What you will do:
Copy the listing below line for line, starting at its first line and ending with the line that has "ran along X." in it. Add nothing.

────────────────────

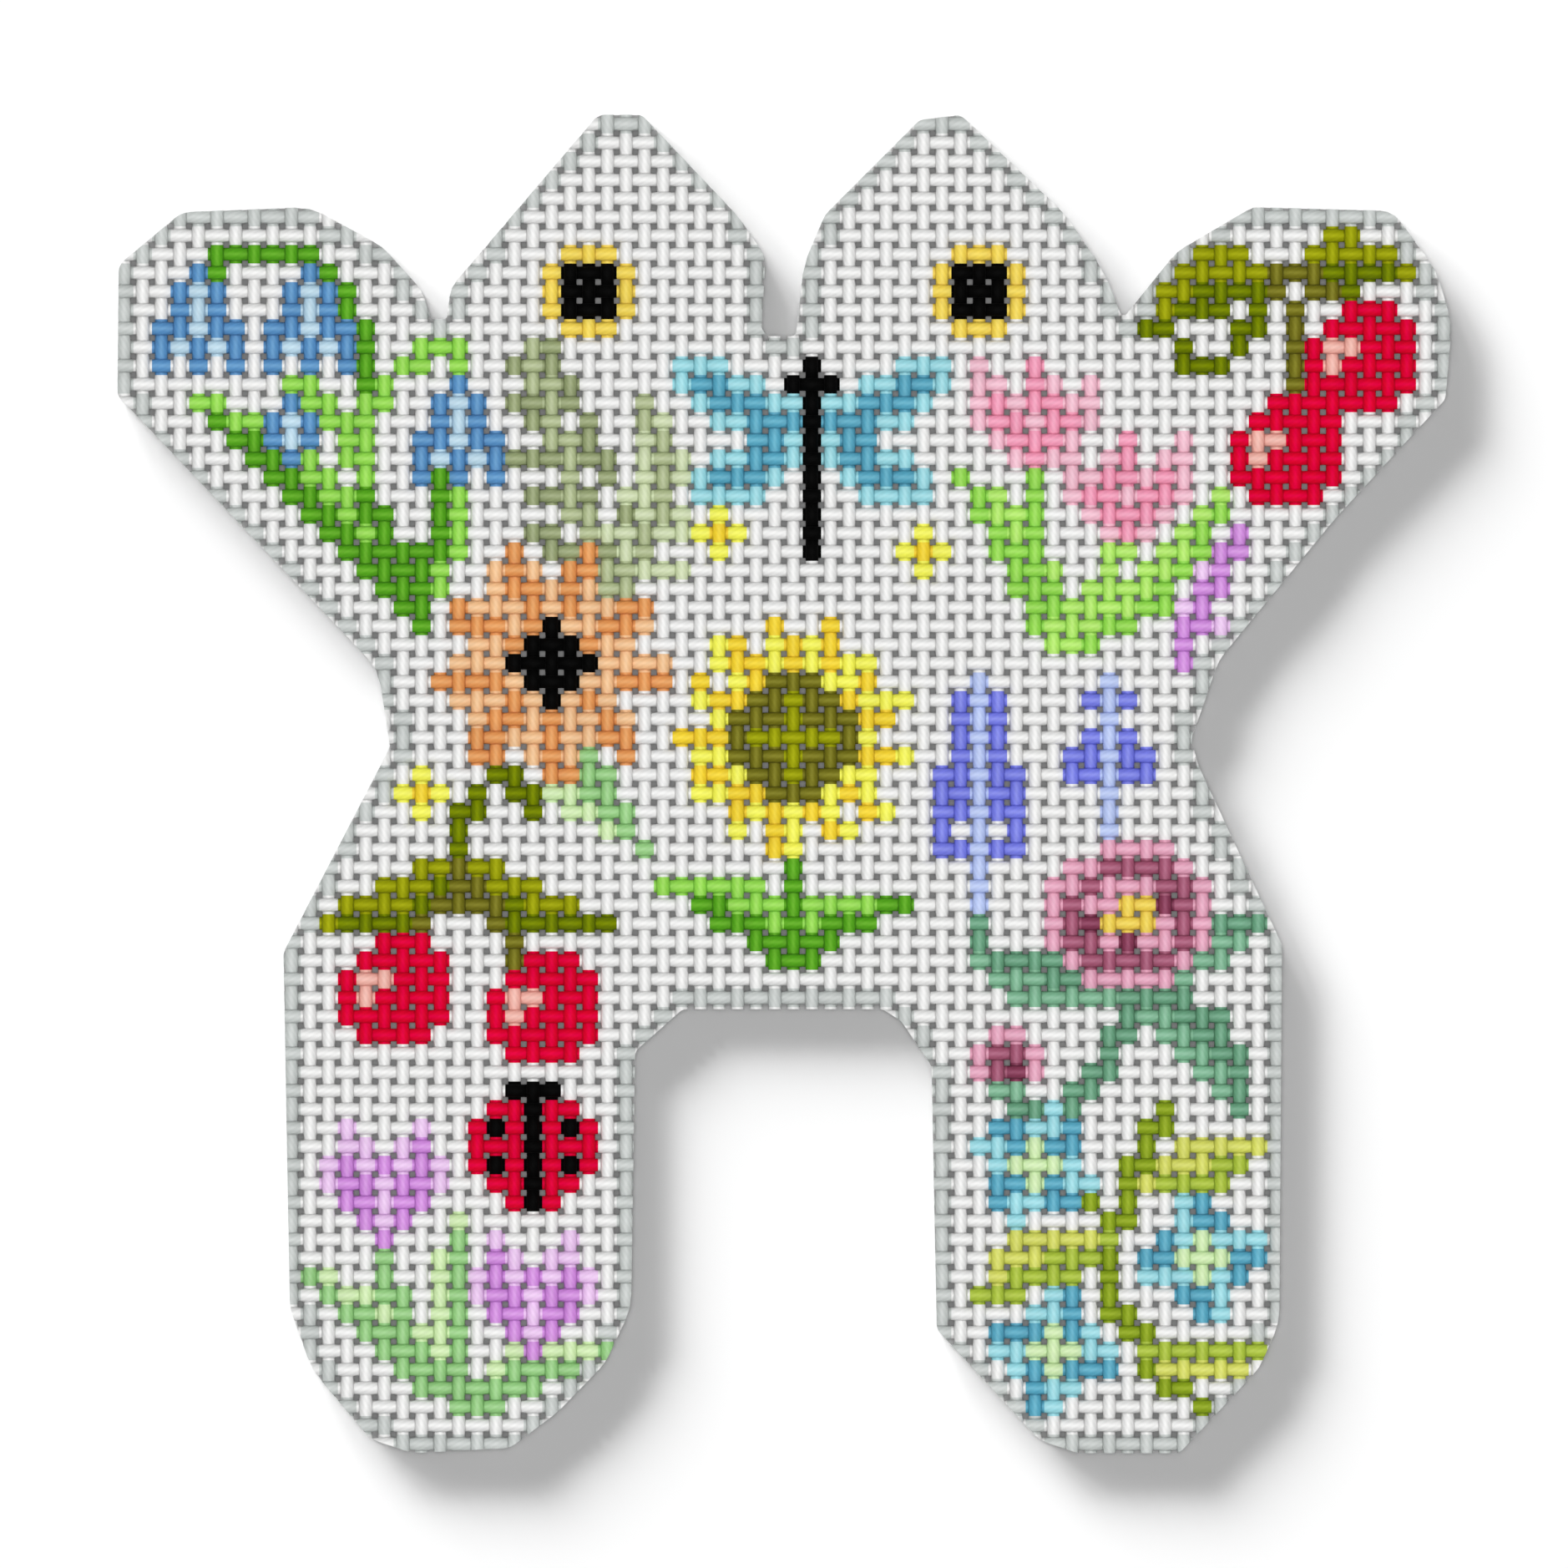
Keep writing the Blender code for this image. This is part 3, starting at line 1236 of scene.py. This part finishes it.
@dataclass
class ThreadCorners:
    """The corners of a thread set's faces, measured on their threads as if all ran along X.

    Face, along, aside and height have a value for each corner, and thread, centre, normal and is_cut one
    for each face. Face is the number of the corner's face, along is in pitches from the sheet's edge,
    aside and height run from -1 to 1 over the section, and thread is the thread's number. A cut face is
    one whose normal leans up or down by no more than cut_lean. It is a thread's end if its normal also
    points aside by less than end_aside.
    """

    weave: PlainWeave
    turn: float
    face: np.ndarray
    along: np.ndarray
    aside: np.ndarray
    height: np.ndarray
    thread: np.ndarray
    centre: np.ndarray
    normal: np.ndarray
    is_cut: np.ndarray
    cut_lean: float = 1e-4
    end_aside: float = 0.9
    seam: float = math.radians(270)
    map_margin: float = 1.0
    map_gap: float = 0.35
    map_end_half_length: float = 0.2
    map_end_half_width: float = 0.48

    @classmethod
    def of(cls, mesh: bpy.types.Mesh, threads: ThreadSet) -> "ThreadCorners":
        """Measure a mesh.

        Args:
            mesh: The cut threads.
            threads: The set that they belong to.

        Returns:
            The measured corners.
        """
        weave = threads.weave
        counts = read_values(mesh.polygons, "loop_total", np.int32)
        face = np.repeat(np.arange(len(counts)), counts)
        cosine, sine = math.cos(threads.turn), math.sin(threads.turn)
        straighten = np.array(((cosine, -sine, 0), (sine, cosine, 0), (0, 0, 1)))
        points = read_values(mesh.vertices, "co", np.float32, 3).astype(float) @ straighten
        normals = read_values(mesh.polygons, "normal", np.float32, 3).astype(float) @ straighten
        corner = points[read_values(mesh.loops, "vertex_index", np.int32)]
        centre = np.stack([np.bincount(face, column) / counts for column in corner.T], 1)
        thread = np.floor(centre[:, 1] / weave.pitch) + 0.5
        along = corner[:, 0] / weave.pitch
        cosines = np.cos(np.pi * (along - thread[face]))
        line = threads.panel.middle_height + weave.crimp * weave.wave(cosines)
        half_width = weave.thread_width / 2 * weave.width_left(cosines)
        return cls(
            weave=weave,
            turn=threads.turn,
            face=face,
            along=along + weave.thread_count / 2,
            aside=(corner[:, 1] - thread[face] * weave.pitch) / half_width,
            height=np.clip((corner[:, 2] - line) / (weave.thread_thickness / 2), -1.0, 1.0),
            thread=thread + (weave.thread_count - 1) / 2,
            centre=centre,
            normal=normals,
            is_cut=np.abs(normals[:, 2]) < cls.cut_lean,
        )

    def cells(self) -> tuple[np.ndarray, np.ndarray]:
        """Find the crossing that each face belongs to.

        Returns:
            The faces' rows and their columns on the chart.
        """
        cosine, sine = math.cos(self.turn), math.sin(self.turn)
        across = self.centre[:, 0] * cosine - self.centre[:, 1] * sine
        up = self.centre[:, 0] * sine + self.centre[:, 1] * cosine
        half = self.weave.thread_count / 2
        last = self.weave.thread_count - 1
        rows = np.clip(np.floor(half - up / self.weave.pitch), 0, last).astype(int)
        columns = np.clip(np.floor(half + across / self.weave.pitch), 0, last).astype(int)
        return rows, columns

    def around(self) -> np.ndarray:
        """Measure how far round its thread's section each corner is.

        Returns:
            The share of the way, from 0 at the seam on the underside to 1 at the same seam.
        """
        angle = (np.arctan2(self.height, self.aside) - self.seam) / math.tau
        east, north = (
            np.bincount(self.face, component(math.tau * angle)) for component in (np.cos, np.sin)
        )
        cut_angle = (np.where(self.normal[:, 1] > 0, 0.0, math.pi) - self.seam) / math.tau
        face_angle = np.where(self.is_cut, cut_angle, np.arctan2(north, east) / math.tau) % 1.0
        turned = (angle - face_angle[self.face] + 0.5) % 1.0 - 0.5
        return np.clip(face_angle[self.face] + turned, 0.0, 1.0)

    def thread_places(self) -> np.ndarray:
        """Return each corner's distance along its thread in metres, its share round it and its thread."""
        return np.stack([self.along * self.weave.pitch, self.around(), self.thread[self.face]], 1)

    def map_places(self) -> np.ndarray:
        """Lay every thread out as a strip of the bake's map, with the ends of cut threads beyond them.

        Returns:
            Each corner's place on the map.
        """
        ends = (self.is_cut & (np.abs(self.normal[:, 1]) < self.end_aside))[self.face]
        outward = np.sign(self.normal[:, 0])[self.face]
        beyond = outward * (self.map_gap + self.map_end_half_length * (self.height + 1))
        along = self.along + np.where(ends, beyond, 0.0)
        over_end = 0.5 - self.map_end_half_width * np.clip(self.aside, -1, 1)
        across = self.thread[self.face] + np.where(ends, over_end, self.around())
        count = self.weave.thread_count
        return np.stack([(along + self.map_margin) / (count + 2 * self.map_margin), across / count], 1)


@dataclass(frozen=True)
class Studio:
    """A pale table, soft light from above and a camera straight above the panel, as in the photograph.

    The broad overhead light leaves the floor out, and the low suns light the floor alone, where they
    throw the long soft shadow.
    """

    panel: CutPanel
    frame_width: float
    lens: float = 500.0
    sensor: float = 36.0
    floor_size: float = 12.0
    floor_colour: str = "F8F8F8"
    # Painted shade: a grey card under the panel stands for the shade in its holes, and the floor lies that
    # far below the panel.
    shade_card_colour: str = "B4B4B4"
    shade_card_height: float = 0.05 * MM
    paper_roughness: float = 0.95
    room_light: float = 0.27
    overhead_height: float = 2.6
    overhead_size: float = 1.6
    overhead_power: float = 13.0
    cloth_light_size: float = 4.0
    cloth_power: float = 77.0
    low_sun_power: float = 13.1
    shadow_side: Place = (-0.62, 0.78)
    shadow_elevation: float = math.radians(9.2)
    shadow_softness: float = math.radians(12.0)
    low_sun_shares: tuple[float, ...] = (0.0625, 0.25, 0.375, 0.25, 0.0625)
    low_sun_spacing: float = 0.21

    def set_up(self) -> None:
        """Make the floor, the grey card of painted shade, the lights and the camera."""
        floor = self.make_floor()
        self.lay_shade_card()
        self.light_room()
        self.light_cloth(floor)
        self.light_floor(floor)
        self.make_camera()
        bpy.context.scene.view_settings.view_transform = "Standard"

    def make_floor(self) -> bpy.types.Object:
        """Lay a floor of matt white paper under the panel, which takes soft shadows and has no gloss.

        Returns:
            The floor.
        """
        half = self.floor_size / 2
        corners = [(-half, -half, 0), (half, -half, 0), (half, half, 0), (-half, half, 0)]
        mesh = bpy.data.meshes.new("floor")
        mesh.from_pydata(corners, [], [(0, 1, 2, 3)])
        floor = bpy.data.objects.new("floor", mesh)
        floor.location.z = self.panel.low.z - self.shade_card_height
        self.stage(floor, "matt_white_paper", self.floor_colour)
        return floor

    def lay_shade_card(self) -> None:
        """Lay a grey card of the panel's shape under it, so that all the holes show one grey: painted shade
        in the holes.
        """
        mesh = self.panel.closed_mesh()
        mesh.name = "shade_card"
        sheet = bmesh.new()
        sheet.from_mesh(mesh)
        all_but_underside = [face for face in sheet.faces if face.normal.z > -0.5]
        bmesh.ops.delete(sheet, geom=all_but_underside, context="FACES")
        bmesh.ops.reverse_faces(sheet, faces=sheet.faces)
        sheet.to_mesh(mesh)
        sheet.free()
        mesh.materials.clear()
        self.stage(bpy.data.objects.new("shade_card", mesh), "matt_shade_card", self.shade_card_colour)

    def stage(self, thing: bpy.types.Object, material_name: str, hex_colour: str) -> None:
        """Put a thing of matt paper in the scene that isn't part of the object.

        Args:
            thing: The floor or the grey card of painted shade.
            material_name: The name of its material.
            hex_colour: Its colour.
        """
        material = bpy.data.materials.new(material_name)
        material.use_nodes = True
        looks = {
            "Base Color": linear_colour(hex_colour),
            "Roughness": self.paper_roughness,
            "Specular IOR Level": 0.0,
        }
        feed(material.node_tree, material.node_tree.nodes["Principled BSDF"], looks)
        thing.data.materials.append(material)
        bpy.context.scene.collection.objects.link(thing)

    def light_room(self) -> None:
        """Fill the room with a little even white light."""
        world = bpy.data.worlds.new("studio")
        world.use_nodes = True
        light = {"Color": (1.0, 1.0, 1.0, 1.0), "Strength": self.room_light}
        feed(world.node_tree, world.node_tree.nodes["Background"], light)
        bpy.context.scene.world = world

    def light_cloth(self, floor: bpy.types.Object) -> None:
        """Light the cloth from straight above, so that both thread sets show alike.

        Args:
            floor: The floor, which takes only the smaller of the two lights.
        """
        self.hang_light("overhead_on_all", self.overhead_size, self.overhead_power)
        broad = self.hang_light("overhead_on_cloth", self.cloth_light_size, self.cloth_power)
        broad.light_linking.receiver_collection = self.receivers("all_but_floor", floor, "EXCLUDE")

    def light_floor(self, floor: bpy.types.Object) -> None:
        """Light the floor from low down, by a fan of suns that make one soft shadow.

        Args:
            floor: The floor, which alone takes their light.
        """
        floor_alone = self.receivers("lit_from_low", floor, "INCLUDE")
        for number, share in enumerate(self.low_sun_shares):
            low_sun = bpy.data.lights.new("low_sun", "SUN")
            low_sun.angle = self.shadow_softness
            low_sun.energy = self.low_sun_power * share
            towards = Vector((*self.shadow_side, math.tan(self.shadow_elevation)))
            turn = (number - (len(self.low_sun_shares) - 1) / 2) * self.low_sun_spacing
            towards.rotate(Quaternion((0, 0, 1), turn))
            self.place_light(low_sun, towards).light_linking.receiver_collection = floor_alone

    def hang_light(self, name: str, size: float, power: float) -> bpy.types.Object:
        """Hang a square light straight above the panel.

        Args:
            name: The light's name.
            size: The length of its sides.
            power: Its power in watts.

        Returns:
            The light's object.
        """
        light = bpy.data.lights.new(name, "AREA")
        light.size = size
        light.energy = power
        return self.place_light(light, Vector((0.0, 0.0, self.overhead_height)))

    def place_light(self, light: bpy.types.Light, place: Vector) -> bpy.types.Object:
        """Put a light in the scene, facing the panel.

        Args:
            light: The light.
            place: Where it stands.

        Returns:
            The light's object.
        """
        lamp = bpy.data.objects.new(light.name, light)
        lamp.location = place
        lamp.rotation_euler = place.to_track_quat("Z", "Y").to_euler()
        bpy.context.scene.collection.objects.link(lamp)
        return lamp

    def receivers(self, name: str, floor: bpy.types.Object, state: str) -> bpy.types.Collection:
        """Make a list of what a light falls on, with the floor in it or left out of it.

        Args:
            name: The list's name.
            floor: The floor.
            state: INCLUDE for the floor alone, or EXCLUDE for all but the floor.

        Returns:
            The list, as a collection that isn't in the scene.
        """
        things = bpy.data.collections.new(name)
        things.objects.link(floor)
        things.collection_objects[0].light_linking.link_state = state
        return things

    def make_camera(self) -> None:
        """Point a long lens straight down, so that the frame's width is filled as in the photograph."""
        camera = bpy.data.cameras.new("camera")
        camera.lens = self.lens
        camera.sensor_width = self.sensor
        distance = self.frame_width * self.lens / self.sensor
        camera.clip_end = 2 * distance
        viewer = bpy.data.objects.new("camera", camera)
        viewer.location.z = self.panel.low.z + self.panel.size.z + distance
        bpy.context.scene.collection.objects.link(viewer)
        bpy.context.scene.camera = viewer


def main() -> None:
    """Build the studio, the design and both sets of threads, and report each."""
    logging.basicConfig(level=logging.INFO, format="%(name)s: %(message)s")
    panel = CutPanel()
    weave = PlainWeave(pitch=panel.size.y / THREADS_EACH_WAY, sheet_thickness=panel.size.z)
    Studio(panel, frame_width=PHOTO_WIDTH_IN_PITCHES * weave.pitch).set_up()
    log.info("studio: set up")
    design = PaintedDesign()
    design.draw_all(panel.crossings_inside(weave))
    log.info("design: %d painted crossings", len(design.chart))
    tree = WeaveTree()
    finish = PaintedCottonFinish(weave.pitch).material()
    for name, turn, seed in (("weft_threads", 0.0, 3), ("warp_threads", math.pi / 2, 8)):
        piece = ThreadSet(name, turn, seed, panel, weave).build(tree, finish, design)
        triangles = sum(len(face.vertices) - 2 for face in piece.data.polygons)
        log.info("%s: %d faces, %d triangles", name, len(piece.data.polygons), triangles)


if __name__ == "__main__":
    main()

────────────────────

Output of the task:
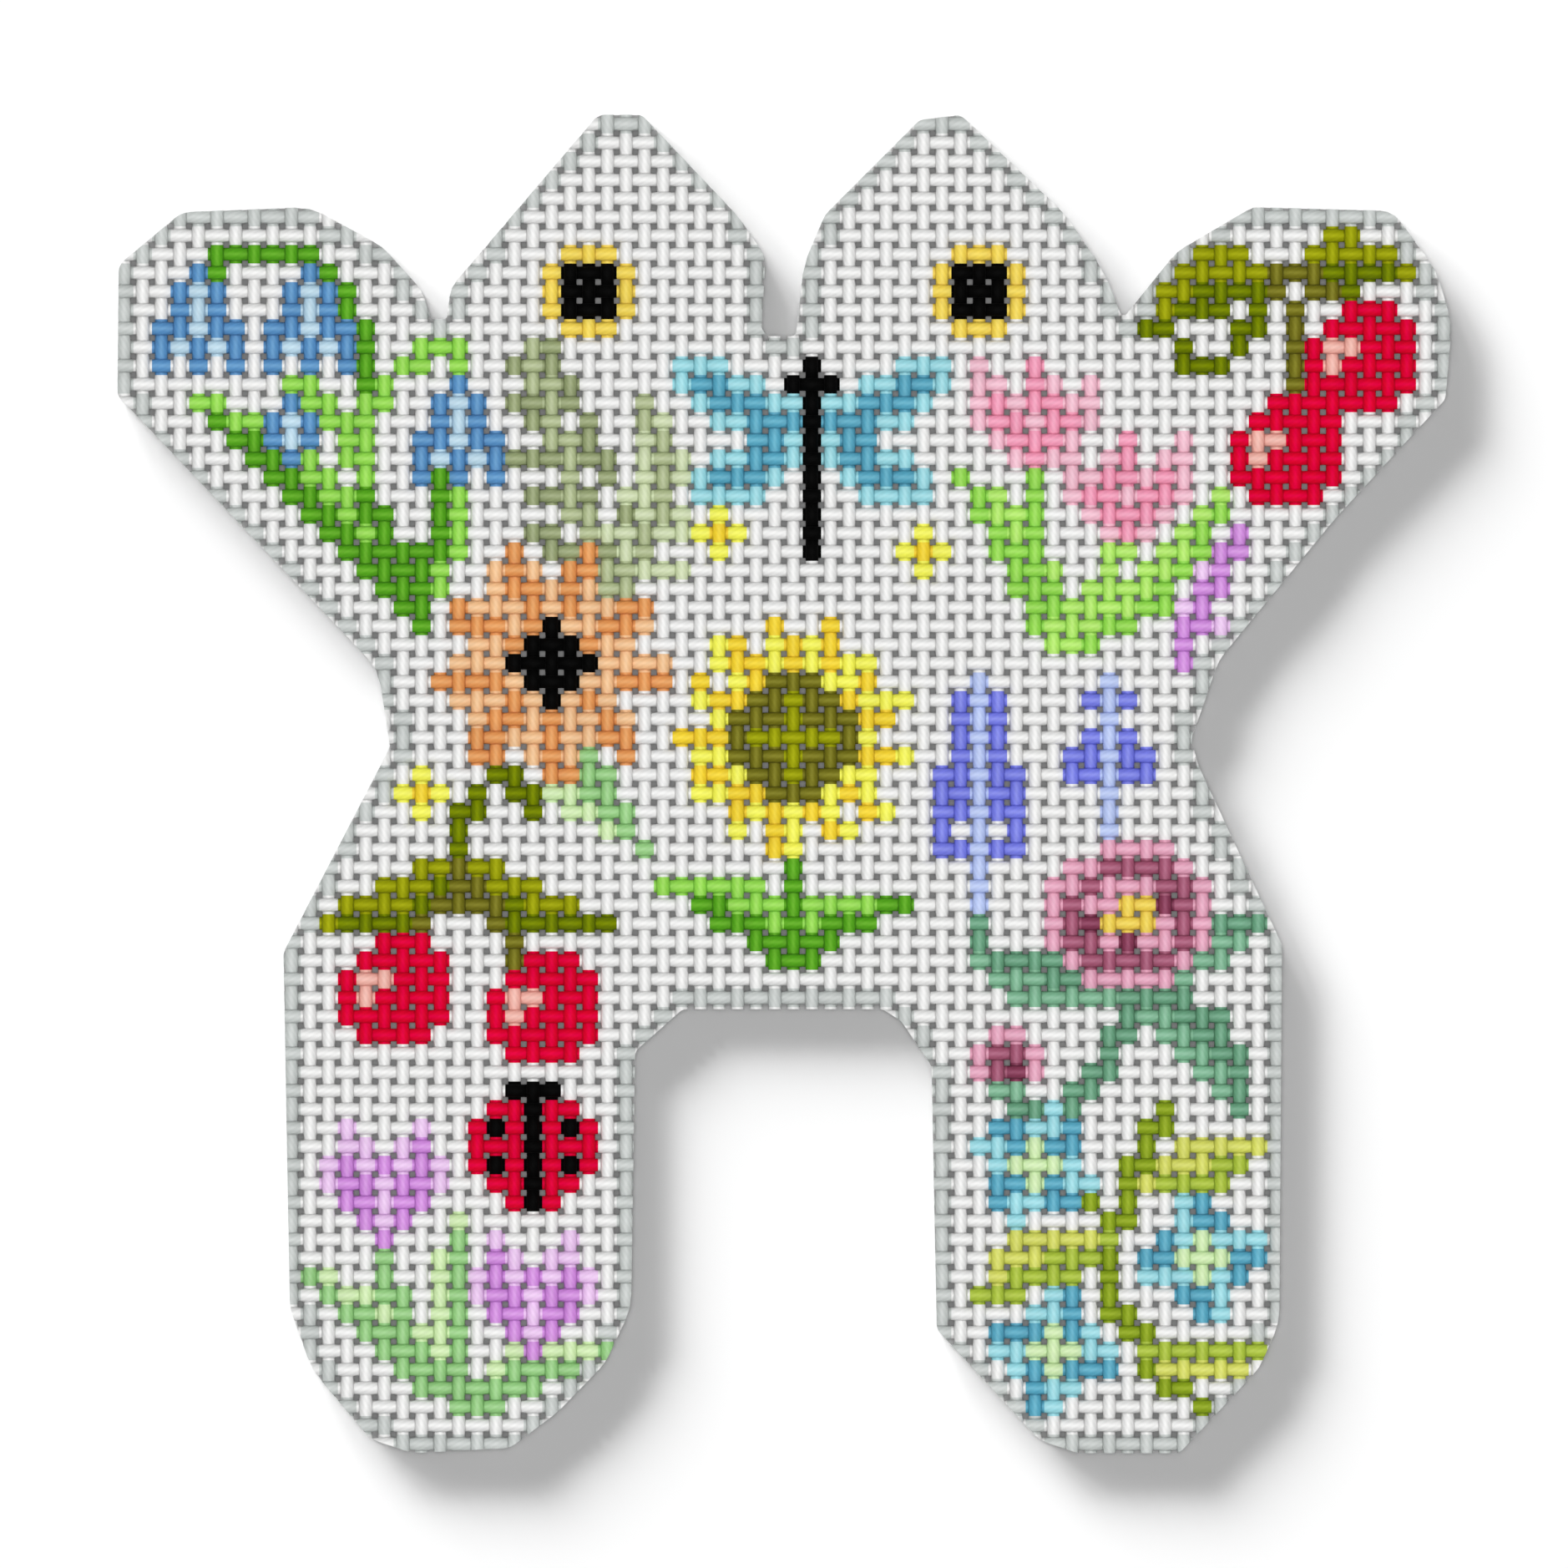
Keep writing the Blender code for this image. This is part 3, starting at line 1236 of scene.py. This part finishes it.
@dataclass
class ThreadCorners:
    """The corners of a thread set's faces, measured on their threads as if all ran along X.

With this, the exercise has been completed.